Brent Kosolofski

Personal information
- Nickname: Koko
- Born: Ronald Brent Kosolofski 22 August 1964 (age 62) Calgary, Alberta, Canada
- Died: 2024-10-14 Calgary, Alberta
- Weight: light heavy/cruiser/heavyweight

Boxing career

Boxing record
- Total fights: 17
- Wins: 16 (KO 14)
- Losses: 1

= Brent Kosolofski =

Canadian boxer

Brent "Koko" Kosolofski (born 22 August 1964) is a Canadian former professional boxer who competed from 1990 to 1996. As an amateur, he represented Canada at the 1988 Summer Olympics.

==Career==
Competing at light heavyweight as an amateur, Kosolofski represented Canada at the 1986 World Championships in Reno, Nevada, United States, losing to John Beckles of England.

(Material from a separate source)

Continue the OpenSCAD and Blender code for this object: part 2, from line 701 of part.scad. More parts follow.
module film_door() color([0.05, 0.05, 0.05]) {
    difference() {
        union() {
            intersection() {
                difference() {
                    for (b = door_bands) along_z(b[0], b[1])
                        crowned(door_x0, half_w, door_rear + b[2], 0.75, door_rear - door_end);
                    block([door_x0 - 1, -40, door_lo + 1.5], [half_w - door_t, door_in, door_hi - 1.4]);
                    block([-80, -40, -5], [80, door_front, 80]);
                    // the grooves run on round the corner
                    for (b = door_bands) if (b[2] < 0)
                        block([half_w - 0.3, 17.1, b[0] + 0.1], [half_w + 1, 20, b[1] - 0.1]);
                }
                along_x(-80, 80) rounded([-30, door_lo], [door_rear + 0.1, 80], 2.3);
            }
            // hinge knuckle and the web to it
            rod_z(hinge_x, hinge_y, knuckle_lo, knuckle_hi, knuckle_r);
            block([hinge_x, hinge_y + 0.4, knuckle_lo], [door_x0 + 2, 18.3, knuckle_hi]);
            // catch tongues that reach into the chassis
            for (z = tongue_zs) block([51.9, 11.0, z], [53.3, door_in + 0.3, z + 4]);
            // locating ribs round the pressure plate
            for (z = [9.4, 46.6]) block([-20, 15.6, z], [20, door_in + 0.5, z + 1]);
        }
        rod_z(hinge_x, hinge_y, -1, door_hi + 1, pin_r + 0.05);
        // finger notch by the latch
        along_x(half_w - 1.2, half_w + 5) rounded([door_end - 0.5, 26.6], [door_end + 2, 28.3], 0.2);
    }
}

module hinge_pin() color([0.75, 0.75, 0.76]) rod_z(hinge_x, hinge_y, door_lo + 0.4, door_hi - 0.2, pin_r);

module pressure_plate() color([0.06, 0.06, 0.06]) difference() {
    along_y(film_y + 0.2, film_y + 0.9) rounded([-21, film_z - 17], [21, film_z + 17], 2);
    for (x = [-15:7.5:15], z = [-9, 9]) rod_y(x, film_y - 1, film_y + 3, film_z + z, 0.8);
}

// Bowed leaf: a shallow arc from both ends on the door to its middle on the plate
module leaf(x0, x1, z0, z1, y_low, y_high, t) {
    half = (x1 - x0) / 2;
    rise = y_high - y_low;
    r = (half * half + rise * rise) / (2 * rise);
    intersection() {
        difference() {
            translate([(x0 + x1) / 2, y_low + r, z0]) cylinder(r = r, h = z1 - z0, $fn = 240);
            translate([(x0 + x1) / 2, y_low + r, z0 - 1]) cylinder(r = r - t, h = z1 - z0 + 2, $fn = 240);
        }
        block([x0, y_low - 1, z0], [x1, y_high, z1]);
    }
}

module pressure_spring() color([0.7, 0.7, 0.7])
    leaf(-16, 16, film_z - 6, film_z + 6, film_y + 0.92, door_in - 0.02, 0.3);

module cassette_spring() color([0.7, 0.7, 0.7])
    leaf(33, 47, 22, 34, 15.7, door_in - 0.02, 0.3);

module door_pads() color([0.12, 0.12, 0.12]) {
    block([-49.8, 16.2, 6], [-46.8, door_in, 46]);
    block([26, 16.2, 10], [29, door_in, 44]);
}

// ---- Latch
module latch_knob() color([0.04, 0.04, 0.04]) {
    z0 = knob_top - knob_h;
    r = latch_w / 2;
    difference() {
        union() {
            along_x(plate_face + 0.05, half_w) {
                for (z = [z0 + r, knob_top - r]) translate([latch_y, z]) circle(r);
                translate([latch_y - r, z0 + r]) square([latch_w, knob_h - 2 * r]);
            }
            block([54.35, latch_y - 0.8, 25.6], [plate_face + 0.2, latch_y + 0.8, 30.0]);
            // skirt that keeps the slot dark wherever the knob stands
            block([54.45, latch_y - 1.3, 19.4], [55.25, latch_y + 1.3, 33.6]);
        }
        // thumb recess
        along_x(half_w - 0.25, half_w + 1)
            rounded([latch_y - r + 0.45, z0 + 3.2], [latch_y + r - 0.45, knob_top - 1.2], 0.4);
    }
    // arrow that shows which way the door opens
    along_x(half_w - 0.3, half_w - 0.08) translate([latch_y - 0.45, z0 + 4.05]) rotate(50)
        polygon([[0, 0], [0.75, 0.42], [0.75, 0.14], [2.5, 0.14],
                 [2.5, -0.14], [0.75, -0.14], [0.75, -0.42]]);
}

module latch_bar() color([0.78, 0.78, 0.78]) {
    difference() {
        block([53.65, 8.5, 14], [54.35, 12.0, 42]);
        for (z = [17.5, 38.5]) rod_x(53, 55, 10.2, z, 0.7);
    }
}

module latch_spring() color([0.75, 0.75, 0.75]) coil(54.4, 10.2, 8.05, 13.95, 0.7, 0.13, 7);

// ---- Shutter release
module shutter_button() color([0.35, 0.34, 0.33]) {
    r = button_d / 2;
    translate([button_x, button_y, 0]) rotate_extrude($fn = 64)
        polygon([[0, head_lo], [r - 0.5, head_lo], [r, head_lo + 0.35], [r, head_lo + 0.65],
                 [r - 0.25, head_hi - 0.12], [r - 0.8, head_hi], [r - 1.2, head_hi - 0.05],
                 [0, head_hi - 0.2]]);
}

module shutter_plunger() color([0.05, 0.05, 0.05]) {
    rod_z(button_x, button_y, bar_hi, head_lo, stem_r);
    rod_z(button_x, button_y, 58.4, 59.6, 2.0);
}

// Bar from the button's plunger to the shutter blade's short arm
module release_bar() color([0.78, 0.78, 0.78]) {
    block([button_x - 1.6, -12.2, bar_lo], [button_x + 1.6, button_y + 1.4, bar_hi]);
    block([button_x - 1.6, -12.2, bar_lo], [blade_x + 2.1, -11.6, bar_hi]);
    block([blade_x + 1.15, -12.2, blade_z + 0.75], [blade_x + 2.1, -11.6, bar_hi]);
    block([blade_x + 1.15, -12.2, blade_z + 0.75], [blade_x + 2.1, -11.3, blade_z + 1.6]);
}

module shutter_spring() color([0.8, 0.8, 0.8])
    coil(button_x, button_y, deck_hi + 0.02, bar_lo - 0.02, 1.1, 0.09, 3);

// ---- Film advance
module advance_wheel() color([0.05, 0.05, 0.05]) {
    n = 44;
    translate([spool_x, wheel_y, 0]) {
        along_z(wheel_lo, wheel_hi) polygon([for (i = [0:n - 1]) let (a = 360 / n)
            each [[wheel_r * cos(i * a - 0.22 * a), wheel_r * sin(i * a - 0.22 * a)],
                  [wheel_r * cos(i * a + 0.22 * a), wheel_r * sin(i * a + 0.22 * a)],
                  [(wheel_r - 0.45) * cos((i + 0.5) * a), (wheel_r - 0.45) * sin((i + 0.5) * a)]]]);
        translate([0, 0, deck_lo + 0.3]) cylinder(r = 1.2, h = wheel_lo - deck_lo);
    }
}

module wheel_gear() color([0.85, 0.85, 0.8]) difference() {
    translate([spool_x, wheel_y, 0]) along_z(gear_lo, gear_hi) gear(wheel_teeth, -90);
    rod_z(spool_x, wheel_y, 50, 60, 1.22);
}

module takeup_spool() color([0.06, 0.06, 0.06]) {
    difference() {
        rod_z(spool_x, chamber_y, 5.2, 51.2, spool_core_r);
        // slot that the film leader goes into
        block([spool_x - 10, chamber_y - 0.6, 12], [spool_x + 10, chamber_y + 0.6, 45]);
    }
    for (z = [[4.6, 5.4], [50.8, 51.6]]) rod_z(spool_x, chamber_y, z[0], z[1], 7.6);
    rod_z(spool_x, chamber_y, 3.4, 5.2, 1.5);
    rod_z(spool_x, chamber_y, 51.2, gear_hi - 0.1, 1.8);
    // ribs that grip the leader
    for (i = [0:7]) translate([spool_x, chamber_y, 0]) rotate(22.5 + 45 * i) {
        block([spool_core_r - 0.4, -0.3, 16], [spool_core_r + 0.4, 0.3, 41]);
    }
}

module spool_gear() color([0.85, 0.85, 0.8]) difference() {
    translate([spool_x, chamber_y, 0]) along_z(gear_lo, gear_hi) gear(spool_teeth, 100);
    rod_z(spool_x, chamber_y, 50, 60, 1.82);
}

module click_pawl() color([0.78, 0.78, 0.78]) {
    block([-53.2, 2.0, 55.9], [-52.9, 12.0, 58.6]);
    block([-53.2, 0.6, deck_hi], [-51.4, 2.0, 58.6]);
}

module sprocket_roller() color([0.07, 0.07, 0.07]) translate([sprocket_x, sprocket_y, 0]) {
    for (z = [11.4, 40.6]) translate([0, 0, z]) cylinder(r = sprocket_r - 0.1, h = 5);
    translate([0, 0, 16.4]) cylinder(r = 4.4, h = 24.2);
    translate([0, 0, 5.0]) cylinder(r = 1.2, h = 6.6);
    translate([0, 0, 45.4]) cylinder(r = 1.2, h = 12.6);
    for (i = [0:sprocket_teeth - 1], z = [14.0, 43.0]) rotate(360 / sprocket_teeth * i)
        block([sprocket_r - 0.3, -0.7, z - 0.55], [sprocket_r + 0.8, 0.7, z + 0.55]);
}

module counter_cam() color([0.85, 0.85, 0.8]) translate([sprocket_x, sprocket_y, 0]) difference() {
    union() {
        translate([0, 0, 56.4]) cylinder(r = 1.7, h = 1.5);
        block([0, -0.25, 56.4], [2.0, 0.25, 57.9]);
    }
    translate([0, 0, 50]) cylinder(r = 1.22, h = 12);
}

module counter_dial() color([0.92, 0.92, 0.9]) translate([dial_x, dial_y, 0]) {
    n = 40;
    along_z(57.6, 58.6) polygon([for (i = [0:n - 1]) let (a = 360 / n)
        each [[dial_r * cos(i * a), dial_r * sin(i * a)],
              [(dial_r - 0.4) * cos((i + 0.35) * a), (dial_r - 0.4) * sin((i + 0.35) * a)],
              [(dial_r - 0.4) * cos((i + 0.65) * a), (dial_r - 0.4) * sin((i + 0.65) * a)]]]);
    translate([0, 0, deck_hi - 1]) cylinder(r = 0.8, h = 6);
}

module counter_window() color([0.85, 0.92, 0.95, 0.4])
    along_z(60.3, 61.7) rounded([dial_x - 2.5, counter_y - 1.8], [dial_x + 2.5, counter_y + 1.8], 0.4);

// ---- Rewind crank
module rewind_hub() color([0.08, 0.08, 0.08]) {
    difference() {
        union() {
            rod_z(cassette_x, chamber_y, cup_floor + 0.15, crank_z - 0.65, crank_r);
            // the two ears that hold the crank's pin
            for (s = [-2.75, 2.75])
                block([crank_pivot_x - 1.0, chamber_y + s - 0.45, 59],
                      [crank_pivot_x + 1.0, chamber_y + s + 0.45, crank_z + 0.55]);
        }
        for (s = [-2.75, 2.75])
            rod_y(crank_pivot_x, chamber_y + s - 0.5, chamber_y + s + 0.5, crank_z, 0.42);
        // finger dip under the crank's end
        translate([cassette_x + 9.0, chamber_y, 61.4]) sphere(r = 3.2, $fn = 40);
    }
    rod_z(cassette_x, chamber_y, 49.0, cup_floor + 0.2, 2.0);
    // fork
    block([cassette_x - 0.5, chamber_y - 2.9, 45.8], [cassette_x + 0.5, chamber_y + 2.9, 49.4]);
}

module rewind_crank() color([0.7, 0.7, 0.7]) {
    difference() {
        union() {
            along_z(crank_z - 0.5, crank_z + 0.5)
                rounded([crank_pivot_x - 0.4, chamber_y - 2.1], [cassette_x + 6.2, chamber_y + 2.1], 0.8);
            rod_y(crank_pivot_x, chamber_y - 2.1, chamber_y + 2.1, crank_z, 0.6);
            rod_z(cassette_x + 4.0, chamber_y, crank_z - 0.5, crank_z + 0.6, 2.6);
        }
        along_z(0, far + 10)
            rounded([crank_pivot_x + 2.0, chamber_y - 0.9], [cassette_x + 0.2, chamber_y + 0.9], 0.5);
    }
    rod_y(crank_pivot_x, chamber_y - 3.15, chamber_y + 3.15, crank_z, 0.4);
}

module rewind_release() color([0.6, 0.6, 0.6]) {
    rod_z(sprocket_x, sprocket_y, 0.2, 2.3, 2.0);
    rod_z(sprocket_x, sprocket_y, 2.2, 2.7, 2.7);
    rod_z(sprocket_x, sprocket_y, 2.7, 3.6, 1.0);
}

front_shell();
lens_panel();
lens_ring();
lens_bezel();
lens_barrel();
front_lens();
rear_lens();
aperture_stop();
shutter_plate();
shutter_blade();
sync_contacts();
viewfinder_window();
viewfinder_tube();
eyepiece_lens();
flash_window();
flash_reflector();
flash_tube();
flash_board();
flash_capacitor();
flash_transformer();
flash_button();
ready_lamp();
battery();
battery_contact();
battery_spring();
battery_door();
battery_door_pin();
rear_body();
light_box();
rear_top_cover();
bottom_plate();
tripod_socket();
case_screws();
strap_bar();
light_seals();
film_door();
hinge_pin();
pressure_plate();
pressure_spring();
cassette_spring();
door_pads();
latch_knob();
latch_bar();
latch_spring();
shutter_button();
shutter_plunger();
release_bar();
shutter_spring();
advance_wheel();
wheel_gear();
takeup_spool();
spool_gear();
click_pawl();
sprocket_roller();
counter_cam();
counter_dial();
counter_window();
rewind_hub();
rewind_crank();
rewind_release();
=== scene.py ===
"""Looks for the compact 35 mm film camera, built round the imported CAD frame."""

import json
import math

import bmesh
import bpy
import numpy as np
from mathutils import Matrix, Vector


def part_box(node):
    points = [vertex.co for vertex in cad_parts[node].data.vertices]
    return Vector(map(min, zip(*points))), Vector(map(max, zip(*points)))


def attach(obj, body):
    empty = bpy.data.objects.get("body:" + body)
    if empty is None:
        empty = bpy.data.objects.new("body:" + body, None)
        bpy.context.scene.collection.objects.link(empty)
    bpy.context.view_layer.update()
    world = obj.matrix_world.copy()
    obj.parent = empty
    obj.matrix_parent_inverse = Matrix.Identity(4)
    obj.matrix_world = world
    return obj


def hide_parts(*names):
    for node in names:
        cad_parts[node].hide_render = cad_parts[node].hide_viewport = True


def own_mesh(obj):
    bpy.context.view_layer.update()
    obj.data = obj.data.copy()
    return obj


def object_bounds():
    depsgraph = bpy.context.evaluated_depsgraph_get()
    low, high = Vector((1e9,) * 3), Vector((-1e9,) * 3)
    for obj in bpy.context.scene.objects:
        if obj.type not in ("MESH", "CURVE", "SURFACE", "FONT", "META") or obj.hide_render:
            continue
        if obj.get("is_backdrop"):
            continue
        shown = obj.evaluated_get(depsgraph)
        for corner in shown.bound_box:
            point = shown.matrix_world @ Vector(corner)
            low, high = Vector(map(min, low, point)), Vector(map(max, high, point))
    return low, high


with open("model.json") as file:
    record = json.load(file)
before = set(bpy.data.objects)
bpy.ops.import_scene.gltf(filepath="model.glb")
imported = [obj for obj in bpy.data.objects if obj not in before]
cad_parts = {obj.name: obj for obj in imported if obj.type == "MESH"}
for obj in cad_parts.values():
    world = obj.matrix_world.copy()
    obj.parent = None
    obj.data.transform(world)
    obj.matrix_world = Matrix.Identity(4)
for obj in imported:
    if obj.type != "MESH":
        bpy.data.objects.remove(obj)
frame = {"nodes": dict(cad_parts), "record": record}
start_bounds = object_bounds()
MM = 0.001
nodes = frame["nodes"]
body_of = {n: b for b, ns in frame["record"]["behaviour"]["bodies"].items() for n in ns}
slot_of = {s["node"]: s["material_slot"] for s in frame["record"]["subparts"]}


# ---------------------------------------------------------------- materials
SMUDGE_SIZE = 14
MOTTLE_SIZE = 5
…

He won the bronze medal at the 1986 Commonwealth Games, in Edinburgh, Scotland, losing to eventual gold medal winner James Moran. At the 1988 Summer Olympics in Seoul, South Korea, he lost to Andrea Magi of Italy.

As a professional Kosolofski won the Commonwealth light heavyweight title. His professional fighting weight varied from 173 lb, i.e. light heavyweight to 199 lb, i.e. heavyweight.